What is required — Give the data again exactly, from its opening line through the line in which "STRAP_FLECK = (9, 9, 1.8)" appears.

Material —
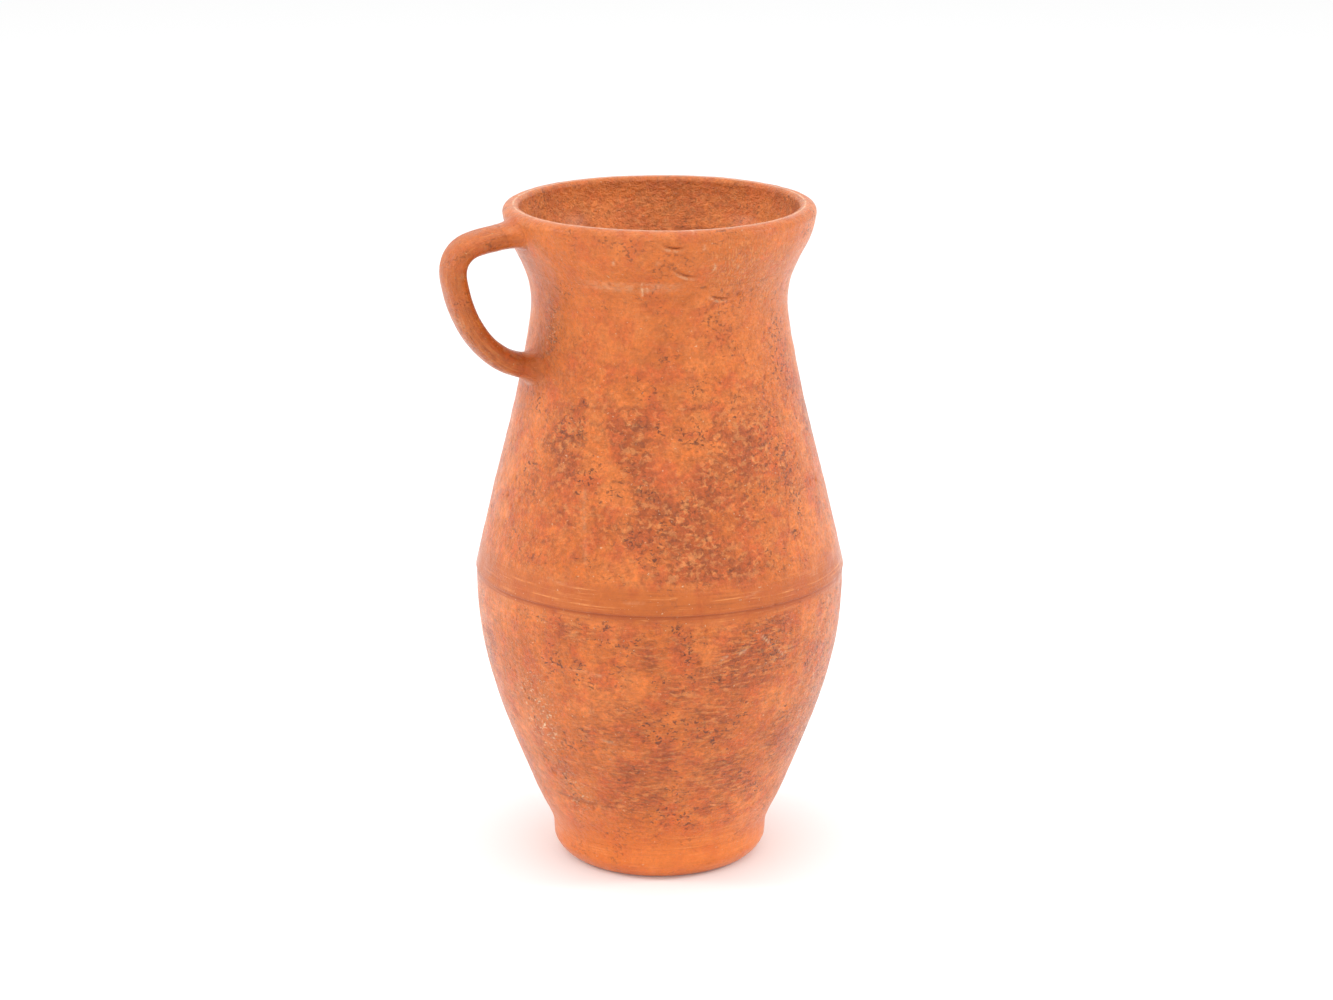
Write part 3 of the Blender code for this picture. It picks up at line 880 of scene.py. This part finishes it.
ORANGE = (0.61, 0.136, 0.014)
LIGHT_ORANGE = (0.74, 0.192, 0.033)
RED = (0.58, 0.098, 0.016)
# DARK_RED is also the painted shade in shallow hollows, and DARK the painted shade deep in hollows and
# pits
DARK_RED = (0.37, 0.068, 0.007)
BROWN = (0.23, 0.050, 0.008)
DARK = (0.11, 0.026, 0.010)
TAN = (0.80, 0.300, 0.085)
# CREAM is also the colour of painted glints and painted highlights
CREAM = (0.98, 0.72, 0.45)
WIPED = (0.37, 0.074, 0.003)
ROUGHNESS = 0.42
NO_TINT = (1.0, 1.0, 1.0)
FLECK = (3.2, 3.2, 2.4)
STRAP_FLECK = (9, 9, 1.8)  # drawn out along the strap


def clay(name, tint=NO_TINT, stroke=FLECK, streaks=1.0, mottling=1.0, bump=1.0, sheen=0.1):
    """Fired clay: orange, patched with brown and tan, streaked by turning, scratched and pitted, with
    painted glints, painted highlights, painted shade in its hollows and painted light at the foot and
    inside. stroke is the size of its flecks in millimetres, and tint multiplies its colour."""
    n = Nodes(name)
    grain = n.add("ShaderNodeAttribute", attribute_name="grain").outputs["Vector"]
    mottled, pale, painted_shade, wiped, inside, glint_field, scratched, pitted = (n.mask(key) for key in MASKS)
    rough = n.math("SUBTRACT", 1.0, n.times(wiped, 0.8))

    # The clay itself
    colour = n.mix(n.ramp(n.noise(38, 3, 0.5, 1), 0.35, 0.65), ORANGE, LIGHT_ORANGE)
    reddish = n.ramp(n.plus(n.noise(13, 5, 0.6, 2), n.times(mottled, 0.10)), 0.46, 0.66, 0.0, 0.8)
    colour = n.mix(reddish, colour, RED)
    cloud = n.ramp(n.noise(6, 4, 0.65, 14), 0.32, 0.68, 0.86, 1.14)
    colour = n.mix(n.plus(n.times(rough, 0.8), 0.15), colour, cloud, "MULTIPLY")

    # Mottling: brown flecks, dark red blotches and tan veins
    dense = n.times(mottled, mottling)
    fine = n.noise(stroke, 3, 0.62, 3, vector=grain, distortion=0.45)
    fleck = n.ramp(n.plus(fine, n.times(dense, 0.04)), 0.50, 0.64)
    amount = n.times(n.plus(n.times(dense, 0.80), 0.14), rough)
    colour = n.mix(n.times(fleck, amount), colour, BROWN)
    blotch = n.noise(9.0, 4, 0.6, 4)
    deep = n.times(n.ramp(blotch, 0.38, 0.60, 0.25, 0.72), dense)
    colour = n.mix(n.times(deep, rough), colour, DARK_RED)
    open_clay = n.math("SUBTRACT", 1.0, n.times(deep, 0.6))
    wide = tuple(1.25 * size for size in stroke)
    other = n.noise(wide, 3, 0.62, 5, vector=grain, distortion=0.5)
    vein = n.ramp(n.plus(other, n.times(dense, 0.02)), 0.51, 0.66)
    vein = n.times(n.times(vein, open_clay), n.plus(n.times(dense, 0.5), 0.22))
    colour = n.mix(n.times(vein, rough), colour, TAN)
    tone = n.ramp(n.noise(2.0, 4, 0.65, 13), 0.32, 0.68, 0.85, 1.15)
    colour = n.mix(n.plus(n.times(rough, 0.6), 0.3), colour, tone, "MULTIPLY")

    # Wiped bands, streaks from the wheel, runs, and scratches lightened as painted glints
    colour = n.mix(n.times(wiped, 0.65), colour, WIPED)
    turning = n.noise((34, 34, 1.1), 4, 0.6, 6, vector=grain)
    lighter = n.ramp(turning, 0.53, 0.68, 0.0, 0.60 * streaks)
    darker = n.ramp(turning, 0.48, 0.30, 0.0, 0.42 * streaks)
    streaked = n.plus(n.times(wiped, n.ramp(blotch, 0.35, 0.6)), 0.05)
    colour = n.mix(n.times(lighter, streaked), colour, TAN)
    colour = n.mix(n.times(darker, streaked), colour, BROWN)
    runs = n.noise((1.6, 1.6, 26), 3, 0.6, 7)
    colour = n.mix(n.ramp(runs, 0.58, 0.80, 0.0, 0.30), colour, LIGHT_ORANGE)
    scratches_and_glints = n.times(scratched, n.ramp(n.noise((1.0, 1.0, 5), 2, 0.5, 16), 0.50, 0.60))
    # painted glints: the scratch marks lightened towards tan
    colour = n.mix(n.times(scratches_and_glints, 0.6), colour, TAN)

    # Specks and painted glints, pits with painted shade, pale marks and painted highlights, painted
    # shade in hollows, then the inside, lightened as painted light and stained
    specks_and_glints = n.times(n.ramp(n.noise((1.9, 1.9, 1.4), 2, 0.5, 8), 0.70, 0.76), 0.45)
    # painted glints: bright dots in the glint fields, among the real specks
    glint_dots = n.ramp(n.noise((2.0, 2.0, 1.3), 2, 0.5, 18, distortion=1.0), 0.60, 0.65)
    specks_and_glints = n.math("MAXIMUM", specks_and_glints, n.times(glint_dots, glint_field))
    colour = n.mix(specks_and_glints, colour, CREAM)
    spread = n.math("MAXIMUM", n.ramp(n.noise(17, 3, 0.6, 15), 0.50, 0.66), pitted)
    sunk = n.ramp(n.noise((2.2, 2.2, 1.7), 2, 0.5, 9, distortion=0.8), 0.585, 0.64)
    holes = n.times(n.times(sunk, n.plus(n.times(spread, 0.8), 0.12)), rough)
    # painted shade in the pits
    colour = n.mix(n.times(holes, 0.85), colour, DARK)
    # pale marks, with painted highlights on the slits' lower edges and the lip's inner edge
    colour = n.mix(n.times(pale, n.ramp(fine, 0.35, 0.6, 0.15, 1.0)), colour, CREAM)
    # painted shade in slits, pits, creases, the welds' folds and under the belly's edge: dark red where
    # faint, near black where deep
    colour = n.mix(n.ramp(painted_shade, 0.0, 0.5, 0.0, 0.7), colour, DARK_RED)
    colour = n.mix(n.ramp(painted_shade, 0.4, 1.0, 0.0, 0.85), colour, DARK)
    # painted light: the inside lightened towards tan
    colour = n.mix(n.times(inside, 0.25), colour, TAN)
    stain = n.ramp(n.noise(26, 4, 0.6, 17), 0.50, 0.62, 0.0, 0.55)
    colour = n.mix(n.times(inside, stain), colour, DARK_RED)

    # Painted light at the foot, for light bounced up from the floor, and inside the jug; lighter at the
    # neck; painted shade on top of the lip
    height = n.add("ShaderNodeSeparateXYZ", {"Vector": n.place}).outputs[2]
    # painted light: lighter towards the foot, for light bounced up from the floor
    colour = n.mix(n.ramp(height, 40, 12, 0.0, 0.3), colour, LIGHT_ORANGE)
    above = n.times(n.ramp(height, 255, 318), n.math("SUBTRACT", 1.0, inside))
    colour = n.mix(n.times(above, 0.24), colour, LIGHT_ORANGE)
    # painted light: up to 1.27 times lighter at the foot, and 1.08 times inside
    lift = n.math("MAXIMUM", n.ramp(height, 55, 12, 1.0, 1.27), n.plus(n.times(inside, 0.08), 1.0))
    lift = n.times(lift, n.plus(n.times(above, 0.03), 1.0))
    # painted shade on top of the lip, against the overhead light
    lift = n.times(lift, n.ramp(height, 343, 349, 1.0, 0.88))
    colour = n.mix(1.0, colour, lift, "MULTIPLY")
    colour = n.mix(1.0, colour, tint, "MULTIPLY")
    n.link(colour, "Base Color")

    shine = n.ramp(n.noise(7, 4, 0.6, 10), 0.3, 0.7, ROUGHNESS - 0.08, ROUGHNESS + 0.12)
    n.link(n.math("SUBTRACT", shine, n.times(wiped, 0.04)), "Roughness")
    n.shader.inputs["Specular IOR Level"].default_value = 0.40
    n.shader.inputs["Coat Weight"].default_value = 0.30
    n.shader.inputs["Coat Roughness"].default_value = 0.22
    n.shader.inputs["Coat IOR"].default_value = 1.25
    n.shader.inputs["Sheen Weight"].default_value = sheen
    n.shader.inputs["Sheen Roughness"].default_value = 0.35
    n.shader.inputs["Sheen Tint"].default_value = (1.0, 0.93, 0.9, 1)

    # Relief too fine for the mesh
    pebbles = n.times(n.noise(2.3, 4, 0.65, 11), rough)
    grit = n.times(n.noise(0.75, 2, 0.6, 12), n.plus(n.times(rough, 0.28), 0.05))
    lines = n.times(turning, n.plus(n.times(wiped, 0.22), 0.04))
    bumps = n.plus(n.plus(pebbles, grit), n.plus(lines, n.times(specks_and_glints, 0.35)))
    bumps = n.math("SUBTRACT", bumps, n.plus(n.times(holes, 0.5), n.times(scratches_and_glints, 0.3)))
    inputs = {"Strength": 1.0, "Distance": 1.9 * MM * bump, "Height": bumps}
    normal = n.add("ShaderNodeBump", inputs)
    n.link(normal.outputs[0], "Normal")
    return n.material


# ---------------------------------------------------------------- the jug

handle_clay = clay(
    "handle_clay",
    tint=(0.80, 0.77, 0.67),
    stroke=STRAP_FLECK,
    streaks=1.6,
    mottling=1.2,
    bump=0.8,
    sheen=0.02,
)
upper_weld_clay = clay("upper_weld_clay", tint=(0.90, 0.87, 0.80), stroke=STRAP_FLECK, bump=0.8)
lower_weld_clay = clay("lower_weld_clay", tint=(0.92, 0.9, 0.82), stroke=STRAP_FLECK, bump=0.8)
PIECES = {
    "foot": (make_foot(clay("foot_clay")), "smoothed_terracotta"),
    "lower_body": (make_lower_body(clay("lower_body_clay", stroke=(5.5, 5.5, 1.5))), "terracotta"),
    "belly_slip_seam": (
        make_belly_slip_seam(clay("slip", tint=(0.90, 0.84, 0.78), mottling=0.3, bump=0.5)),
        "dark_slip",
    ),
    "belly_luting_coil": (make_belly_luting_coil(clay("coil_clay", bump=1.2)), "terracotta"),
    "upper_body": (make_upper_body(clay("upper_body_clay")), "terracotta"),
    "rim_collar": (make_rim_collar(clay("collar_clay", mottling=0.8)), "terracotta"),
    "handle": (make_handle(handle_clay), "handle_terracotta"),
    "upper_handle_weld": (
        make_weld("upper_handle_weld", 0.0, 1, 8 * MM, 2.6 * MM, upper_weld_clay),
        "handle_terracotta",
    ),
    "lower_handle_weld": (
        make_weld("lower_handle_weld", STRAP_LENGTH, -1, 9 * MM, 4.0 * MM, lower_weld_clay),
        "handle_terracotta",
    ),
}
for node, (piece, slot) in PIECES.items():
    piece.name = "clay_" + node
    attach(piece, "root")
    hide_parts(node)

# ---------------------------------------------------------------- camera, floor and light

azimuth = math.radians(CAMERA_AZIMUTH)
camera_data = bpy.data.cameras.new("camera")
camera_data.lens = LENS
camera_data.sensor_width = 36
camera_data.clip_end = 100
camera = bpy.data.objects.new("camera", camera_data)
camera.location = (
    CAMERA_DISTANCE * math.sin(azimuth),
    -CAMERA_DISTANCE * math.cos(azimuth),
    CAMERA_HEIGHT,
)
camera.rotation_euler = (math.radians(90 - CAMERA_PITCH), 0, azimuth + math.radians(CAMERA_YAW))
bpy.context.scene.collection.objects.link(camera)
bpy.context.scene.camera = camera
bpy.context.scene.view_settings.view_transform = "Standard"

floor_material = bpy.data.materials.new("white_floor")
floor_material.use_nodes = True
floor_shader = floor_material.node_tree.nodes["Principled BSDF"]
floor_shader.inputs["Base Color"].default_value = (0.86, 0.86, 0.86, 1)
floor_shader.inputs["Emission Color"].default_value = (1, 1, 1, 1)
floor_shader.inputs["Emission Strength"].default_value = 0.06
floor_shader.inputs["Roughness"].default_value = 1.0
floor_shader.inputs["Specular IOR Level"].default_value = 0.0
floor_mesh = bpy.data.meshes.new("floor")
SIDE = 20  # metres, half the floor's width
floor_mesh.from_pydata(
    [(-SIDE, -SIDE, 0), (SIDE, -SIDE, 0), (SIDE, SIDE, 0), (-SIDE, SIDE, 0)], [], [(0, 1, 2, 3)]
)
floor_mesh.materials.append(floor_material)
floor = bpy.data.objects.new("floor", floor_mesh)
bpy.context.scene.collection.objects.link(floor)

world = bpy.data.worlds.new("studio")
bpy.context.scene.world = world
world.use_nodes = True
world.node_tree.nodes["Background"].inputs["Color"].default_value = (1, 1, 1, 1)
world.node_tree.nodes["Background"].inputs["Strength"].default_value = WORLD_STRENGTH

for name, (around, distance, height, side, power) in LIGHTS.items():
    data = bpy.data.lights.new(name, "AREA")
    data.size = side
    data.energy = power
    lamp = bpy.data.objects.new(name, data)
    angle = azimuth + math.radians(around)
    lamp.location = (distance * math.sin(angle), -distance * math.cos(angle), height)
    lamp.rotation_euler = (Vector((0, 0, 0.2)) - lamp.location).to_track_quat("-Z", "Y").to_euler()
    bpy.context.scene.collection.objects.link(lamp)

Answer to the problem —
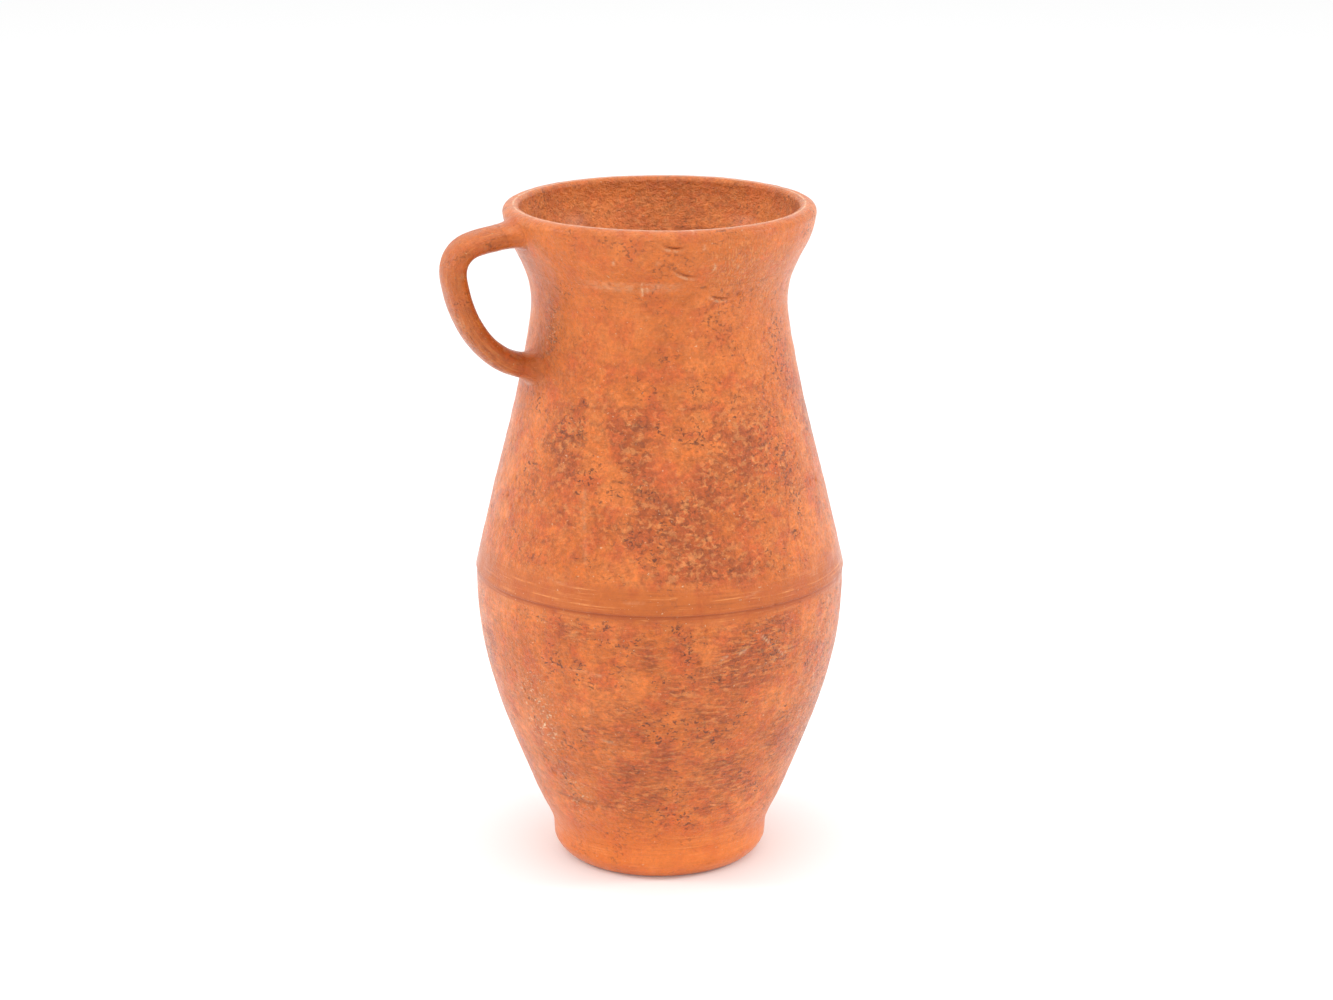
Write part 3 of the Blender code for this picture. It picks up at line 880 of scene.py. This part finishes it.
ORANGE = (0.61, 0.136, 0.014)
LIGHT_ORANGE = (0.74, 0.192, 0.033)
RED = (0.58, 0.098, 0.016)
# DARK_RED is also the painted shade in shallow hollows, and DARK the painted shade deep in hollows and
# pits
DARK_RED = (0.37, 0.068, 0.007)
BROWN = (0.23, 0.050, 0.008)
DARK = (0.11, 0.026, 0.010)
TAN = (0.80, 0.300, 0.085)
# CREAM is also the colour of painted glints and painted highlights
CREAM = (0.98, 0.72, 0.45)
WIPED = (0.37, 0.074, 0.003)
ROUGHNESS = 0.42
NO_TINT = (1.0, 1.0, 1.0)
FLECK = (3.2, 3.2, 2.4)
STRAP_FLECK = (9, 9, 1.8)  # drawn out along the strap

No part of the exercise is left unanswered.